:: Given request ::
Lines that include the word "this" are the ones to copy.

:: Data segment ::
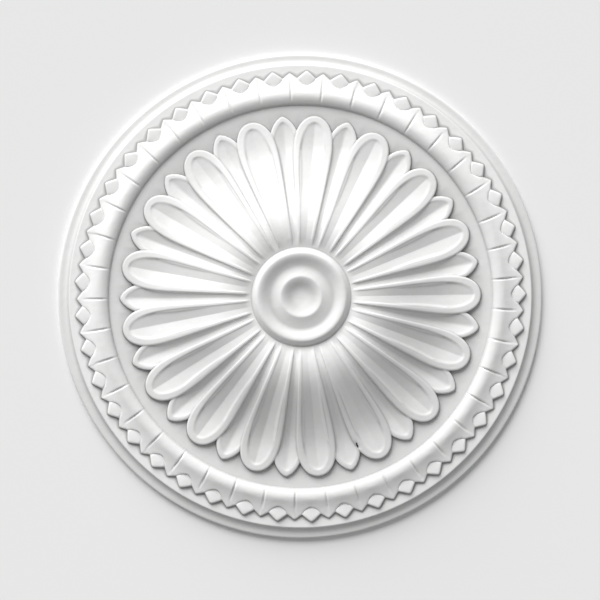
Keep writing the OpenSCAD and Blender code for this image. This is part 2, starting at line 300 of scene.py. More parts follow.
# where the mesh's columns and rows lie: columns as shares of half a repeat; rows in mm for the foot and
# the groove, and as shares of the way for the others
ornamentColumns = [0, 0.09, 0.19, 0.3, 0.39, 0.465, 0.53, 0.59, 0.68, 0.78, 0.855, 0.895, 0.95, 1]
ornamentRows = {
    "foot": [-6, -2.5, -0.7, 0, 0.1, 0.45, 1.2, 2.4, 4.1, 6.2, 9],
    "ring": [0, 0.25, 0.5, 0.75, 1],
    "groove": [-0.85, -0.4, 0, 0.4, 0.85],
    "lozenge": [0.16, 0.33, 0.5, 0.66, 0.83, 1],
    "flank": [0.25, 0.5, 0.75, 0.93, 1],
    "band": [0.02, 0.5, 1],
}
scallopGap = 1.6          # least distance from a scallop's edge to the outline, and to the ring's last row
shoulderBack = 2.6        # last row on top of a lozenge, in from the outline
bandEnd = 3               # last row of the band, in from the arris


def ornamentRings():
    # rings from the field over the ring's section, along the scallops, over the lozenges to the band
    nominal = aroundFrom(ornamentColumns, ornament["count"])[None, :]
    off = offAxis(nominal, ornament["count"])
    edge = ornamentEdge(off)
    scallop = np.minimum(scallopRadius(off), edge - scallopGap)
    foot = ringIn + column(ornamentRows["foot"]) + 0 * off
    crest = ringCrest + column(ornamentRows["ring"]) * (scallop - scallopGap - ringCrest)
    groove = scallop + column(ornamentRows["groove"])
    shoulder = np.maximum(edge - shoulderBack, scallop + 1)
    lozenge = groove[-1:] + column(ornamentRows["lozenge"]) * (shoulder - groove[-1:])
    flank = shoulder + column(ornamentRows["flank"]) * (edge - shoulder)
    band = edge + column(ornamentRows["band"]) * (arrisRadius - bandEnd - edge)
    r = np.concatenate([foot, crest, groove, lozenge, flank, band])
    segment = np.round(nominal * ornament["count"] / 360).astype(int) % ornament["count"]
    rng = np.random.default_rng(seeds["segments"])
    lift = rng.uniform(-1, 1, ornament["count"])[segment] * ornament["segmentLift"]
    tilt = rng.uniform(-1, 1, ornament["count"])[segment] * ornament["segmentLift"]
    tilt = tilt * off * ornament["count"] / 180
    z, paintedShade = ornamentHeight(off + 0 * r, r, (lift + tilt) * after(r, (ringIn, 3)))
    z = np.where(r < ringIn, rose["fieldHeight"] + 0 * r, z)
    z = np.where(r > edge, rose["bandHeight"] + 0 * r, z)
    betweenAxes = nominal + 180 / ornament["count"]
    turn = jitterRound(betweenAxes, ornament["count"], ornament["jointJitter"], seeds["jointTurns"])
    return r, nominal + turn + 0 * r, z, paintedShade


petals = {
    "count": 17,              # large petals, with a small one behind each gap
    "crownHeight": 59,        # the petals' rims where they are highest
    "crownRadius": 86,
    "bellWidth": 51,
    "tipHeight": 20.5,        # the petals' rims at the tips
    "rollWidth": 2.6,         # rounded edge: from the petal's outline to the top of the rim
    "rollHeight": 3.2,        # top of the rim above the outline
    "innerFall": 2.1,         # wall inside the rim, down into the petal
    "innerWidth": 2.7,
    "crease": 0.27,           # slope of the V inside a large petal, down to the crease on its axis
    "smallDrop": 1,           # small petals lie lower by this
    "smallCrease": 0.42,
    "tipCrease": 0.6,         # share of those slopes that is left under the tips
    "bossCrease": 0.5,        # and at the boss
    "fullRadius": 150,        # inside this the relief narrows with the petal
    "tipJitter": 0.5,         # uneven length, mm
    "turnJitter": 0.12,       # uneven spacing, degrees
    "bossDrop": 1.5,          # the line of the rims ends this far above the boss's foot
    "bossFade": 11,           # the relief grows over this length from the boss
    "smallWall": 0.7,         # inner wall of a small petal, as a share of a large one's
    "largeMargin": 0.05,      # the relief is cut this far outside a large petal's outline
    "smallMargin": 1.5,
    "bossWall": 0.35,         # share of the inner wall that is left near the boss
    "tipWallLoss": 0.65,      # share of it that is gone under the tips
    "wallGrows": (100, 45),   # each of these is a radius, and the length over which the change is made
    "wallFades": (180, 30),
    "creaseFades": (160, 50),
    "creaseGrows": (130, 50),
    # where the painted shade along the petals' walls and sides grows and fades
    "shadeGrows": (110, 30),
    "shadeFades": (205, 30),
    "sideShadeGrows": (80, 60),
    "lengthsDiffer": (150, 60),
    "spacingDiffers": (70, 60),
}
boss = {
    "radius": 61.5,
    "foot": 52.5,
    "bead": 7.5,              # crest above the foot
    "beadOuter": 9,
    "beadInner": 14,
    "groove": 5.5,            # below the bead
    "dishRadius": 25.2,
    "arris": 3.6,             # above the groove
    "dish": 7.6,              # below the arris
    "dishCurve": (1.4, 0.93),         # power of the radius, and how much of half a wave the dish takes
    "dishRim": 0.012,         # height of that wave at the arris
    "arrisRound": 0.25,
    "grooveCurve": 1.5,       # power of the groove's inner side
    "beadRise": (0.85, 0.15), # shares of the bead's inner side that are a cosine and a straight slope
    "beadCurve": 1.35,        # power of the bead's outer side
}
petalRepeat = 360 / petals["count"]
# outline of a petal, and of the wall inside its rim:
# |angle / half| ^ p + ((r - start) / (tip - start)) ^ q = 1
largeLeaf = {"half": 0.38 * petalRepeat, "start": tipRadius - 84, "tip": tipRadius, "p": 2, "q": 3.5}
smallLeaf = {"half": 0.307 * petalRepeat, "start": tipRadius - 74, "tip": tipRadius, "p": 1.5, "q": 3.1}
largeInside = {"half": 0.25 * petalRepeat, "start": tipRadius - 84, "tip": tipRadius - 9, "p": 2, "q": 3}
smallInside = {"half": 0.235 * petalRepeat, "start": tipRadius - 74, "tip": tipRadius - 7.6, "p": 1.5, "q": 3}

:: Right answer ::
Keep writing the OpenSCAD and Blender code for this image. This is part 2, starting at line 300 of scene.py. More parts follow.
    "smallDrop": 1,           # small petals lie lower by this
    "fullRadius": 150,        # inside this the relief narrows with the petal
    "bossDrop": 1.5,          # the line of the rims ends this far above the boss's foot
    "bossFade": 11,           # the relief grows over this length from the boss
    "largeMargin": 0.05,      # the relief is cut this far outside a large petal's outline